A generation ago, congressional investigators were given the unedited catalog of abuses that CIA officers reported to Schlesinger in 1973 during the Watergate scandal. After years of work, the congressional committees produced thousands of pages of disclosures that went far beyond anything in the papers just released. Much of what the papers do reveal has been extensively documented previously and has been in the public domain, however under-reported.
Disclosed in the latest documents are details about how the CIA undertook a domestic surveillance operation on the antiwar movement code-named Chaos that went on for almost seven years under Presidents Lyndon Johnson and Richard Nixon. CIA director Richard Helms created a Special Operations Group to conduct the spying. A squad of CIA officers grew their hair long, learned the jargon of the New Left, and went off to infiltrate peace groups in the United States and Europe.
The agency compiled a computer index of 300,000 names of US citizens and organizations, and extensive files on 7,200 citizens. It began working in secret with police departments all over the United States.
Some anecdotes reveal just how far outside the law some CIA agents strayed. One technician was arrested in 1960 after trying to bug a Las Vegas hotel room. The operation had been requested by Sam Giancana, the Chicago mobster, who was then helping the CIA in a plot to assassinate Cuban leader Fidel Castro.
Giancana had been concerned that his girlfriend, the singer Phyllis McGuire, was having an affair with the comedian Dan Rowan, and surveillance was ordered to "determine the extent of his intimacy" with her.

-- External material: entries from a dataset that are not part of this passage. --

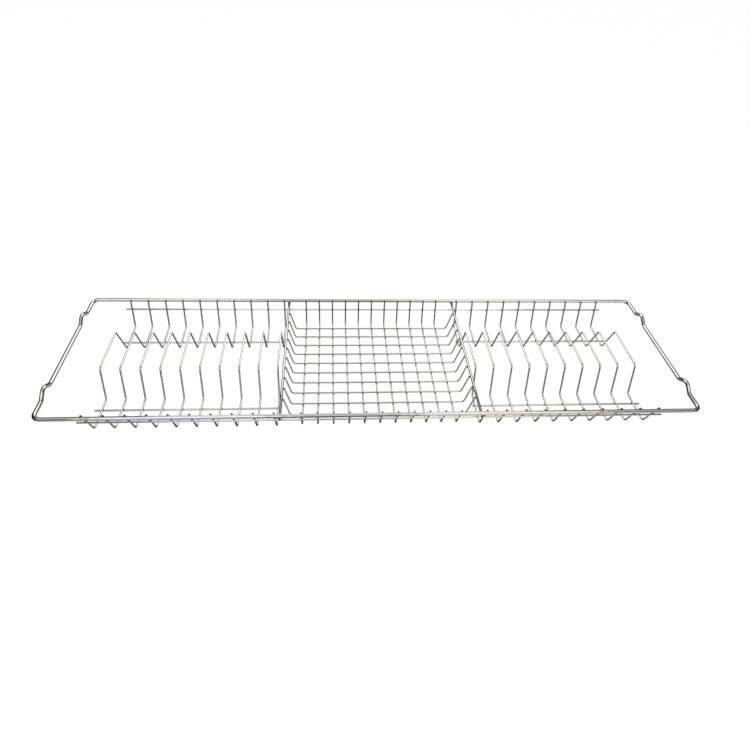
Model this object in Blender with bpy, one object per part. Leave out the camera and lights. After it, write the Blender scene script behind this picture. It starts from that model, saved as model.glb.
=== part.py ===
"""Wire dish drainer for the shelf space of a wall cabinet, one metre wide.

A thick wire frame hangs on four cabinet pegs by raised saddles in its end bars. It
carries a rack of bent plate wires on each side, and a basket of crossed wires for cups
between two divider bars. Every piece is bright chromed steel wire, welded where it
touches its neighbour, so nothing moves.

The X axis runs along the frame, +Y points to the back wall of the cabinet and +Z up.
The origin is under the middle of the drainer, on the surface that it stands on.
"""

import math

import bpy
from mathutils import Vector

MM = 0.001

# Frame: one closed loop of the thickest wire
OVERALL_WIDTH = 966 * MM
OVERALL_DEPTH = 280 * MM
FRAME_WIRE = 6 * MM
FRAME_CORNER_RADIUS = 10 * MM

# Saddles: the end bars rise over the cabinet's pegs
BACK_SADDLE_INSET = 55 * MM
FRONT_SADDLE_INSET = 51 * MM
SADDLE_RISE = 8 * MM
SADDLE_LENGTH = 34 * MM
SADDLE_CROWN = 8 * MM
SADDLE_BEND_RADIUS = 8 * MM

# Dividers: two bars from rail to rail, welded under both
DIVIDER_WIRE = 4 * MM
DIVIDER_SPACING = 293 * MM
DIVIDER_OVERRUN = 1.5 * MM

# Plate wires: two troughs with a bridge between them
PLATE_WIRE = 2.8 * MM
PLATE_BEND_RADIUS = 6 * MM
PLATE_WIRE_PITCH = 29.2 * MM
FIRST_PLATE_WIRE_OFFSET = 8 * MM
END_BAY_LENGTH = 61 * MM
PLATE_FLOOR_DEPTH = 45.5 * MM
BRIDGE_RISE = 4.5 * MM
BACK_FLOOR_LENGTH = 57 * MM
FRONT_FLOOR_LENGTH = 58 * MM
BRIDGE_BACK_RUN = 18.5 * MM
BRIDGE_FRONT_RUN = 16 * MM

# Walls: every crosswise wire leans inwards below the rails
BACK_WALL_LEAN = math.radians(16)
FRONT_WALL_LEAN = math.radians(20)
BACK_TIP_RISE = 3 * MM
FRONT_TIP_RISE = 1.5 * MM

# Basket: a grid of cross wires and, on top of them, long wires
BASKET_WIRE = 2.5 * MM
BASKET_BEND_RADIUS = 5 * MM
BASKET_FLOOR_DEPTH = 40.5 * MM
CROSS_WIRE_PITCH = 23.3 * MM
CROSS_WIRE_MARGIN = 25 * MM
LONG_WIRES = 10
LONG_WIRE_MARGIN = 17.2 * MM
LONG_WIRE_END_LEAN = math.radians(14)
LONG_WIRE_TIP_RISE = 1.5 * MM

# Stringers: they tie the crosswise wires together outside both walls
STRINGER_WIRE = 2.8 * MM
BACK_STRINGER_OVERHANG = 11 * MM
FRONT_STRINGER_OVERHANG = 12 * MM
BACK_STRINGER_DROP = 15.5 * MM
FRONT_STRINGER_DROP = 16.8 * MM

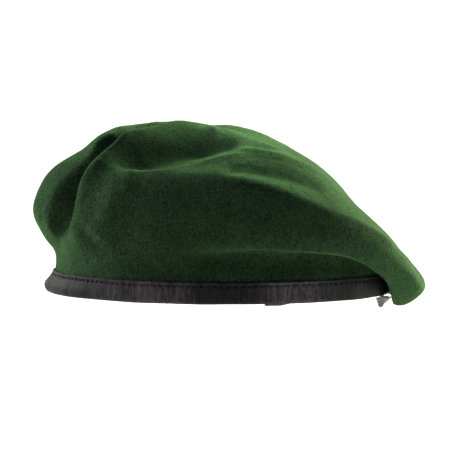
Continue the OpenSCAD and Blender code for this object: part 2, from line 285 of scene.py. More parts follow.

The plot to kill Castro is detailed as well. The documents describe how a CIA officer, Richard Bissell, approached the CIA's Office of Security to establish whether it had "assets that may assist in a sensitive mission requiring gangster-type action. The mission target was Fidel Castro."
The minutes state that the CIA "plotted the assassination of some foreign leaders including Castro, [Patrice] Lumumba [Democratic Republic of Congo] and [Rafael] Trujillo [Dominican Republic]."
Also easily lost, on page 425 is a short paragraph outlining "potentially embarrassing agency activities"–"experiments in influencing human behavior through the administration of mind- or personality-altering drugs to unwitting subjects."
Of all the heinous acts committed by the CIA in the name of national security, these experiments, done on the agency's behalf by prominent psychiatrists on innocent victims -- including children as young as four -- may be the darkest.
"We have no answer to the moral issue," Helms infamously said when asked about the nature of the projects.
The nature of the experiments, gathered from government documents and testimony in numerous lawsuits brought against the CIA, is shocking, from testing LSD on children to implanting electrodes in victims' brains to deliberately poisoning people with uranium.
"The CIA bought my services from my grandfather in 1952 starting at the tender age of four," wrote Carol Rutz of her experiences.
"Over the next 12 years, I was tested, trained, and used in various ways. Electroshock, drugs, hypnosis, sensory deprivation, and other types of trauma were used to make me complain and split my personality (to create multiple personalities for specific tasks). Each alter or personality was created to respond to a post-hypnotic trigger, then perform an act and (I would) not remember it later.
"This Manchurian Candidate program was just one of the operational uses of the mind-control scenario by the CIA.
"Your hard-earned tax dollars supported this."
The US began these experiments after World War II when it made a grab for hundreds of Nazi scientists and doctors who had been researching mind control in concentration camps, fearing they would fall into Soviet hands.
US military intelligence leaders were paranoid that they were falling behind the communist bloc in the brainwashing race.
Among other items, the latest documents display how the CIA spied on columnist Jack Anderson and three of his researchers, including Brit Hume, now a FOX television news anchor, in an attempt to learn their sources.